Let users know that your tweet is an advertisement, a paid one, a promotional one for a company you work for, or whatever the nature of the post is by using a simple hashtag. (#ad #paidtopost #promotion #endorsement #affiliate, etc.)
Use clear language.
Be aware that not everyone will understand certain terms used in the industry that you and others may be familiar with.
People with no marketing or promotional experience will need more basic, clear words to really explain the nature of your post.
Consider using numerous hashtags if that would help users understand that your tweet is more than just a random thought from your head and is actually a commercial endorsement.
Place your disclosure in a prominent spot.
Make sure that your users will be able to easily find or notice your disclaimer or disclosure information.
Use bold font and place your disclosure hashtags at the beginning or end of your tweet.
If you're using a large number of hashtags, place the hashtags that explain your endorsement status first in the list so they don't get buried and not noticed.

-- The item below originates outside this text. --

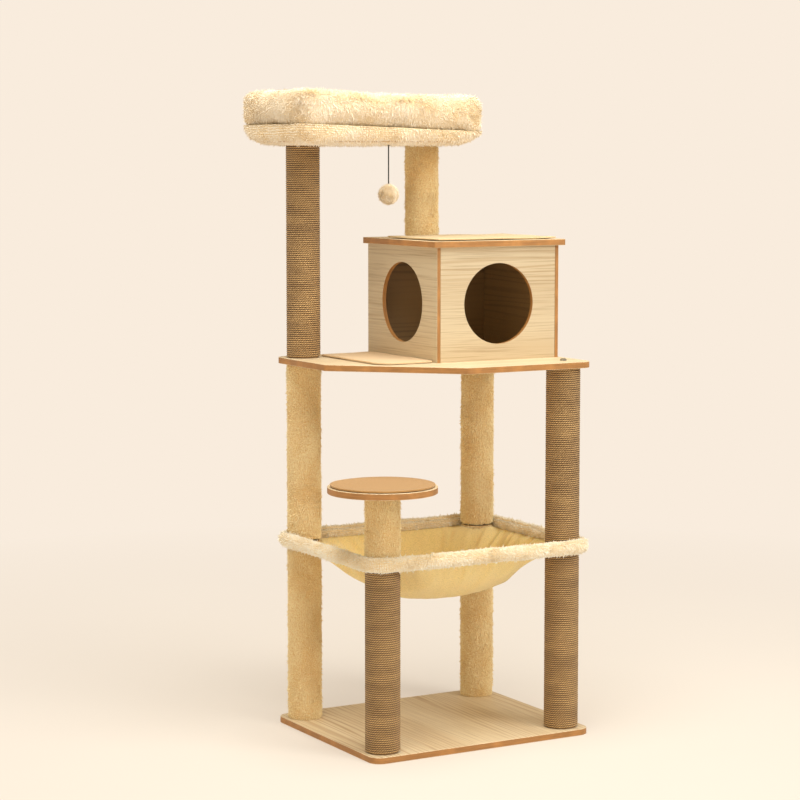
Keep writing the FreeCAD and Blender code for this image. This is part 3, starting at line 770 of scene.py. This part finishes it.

Remember, if you're an employee of a company or somehow will benefit financially if the company does well, promoting the company will still be considered an ad for purposes of the FTC's requirement and will need to be disclosed.
You don't need to be directly and specifically paid for the tweet to have it count as an endorsement, but if the chance of you benefitting financially from the tweet being there, your disclaimer should be as well.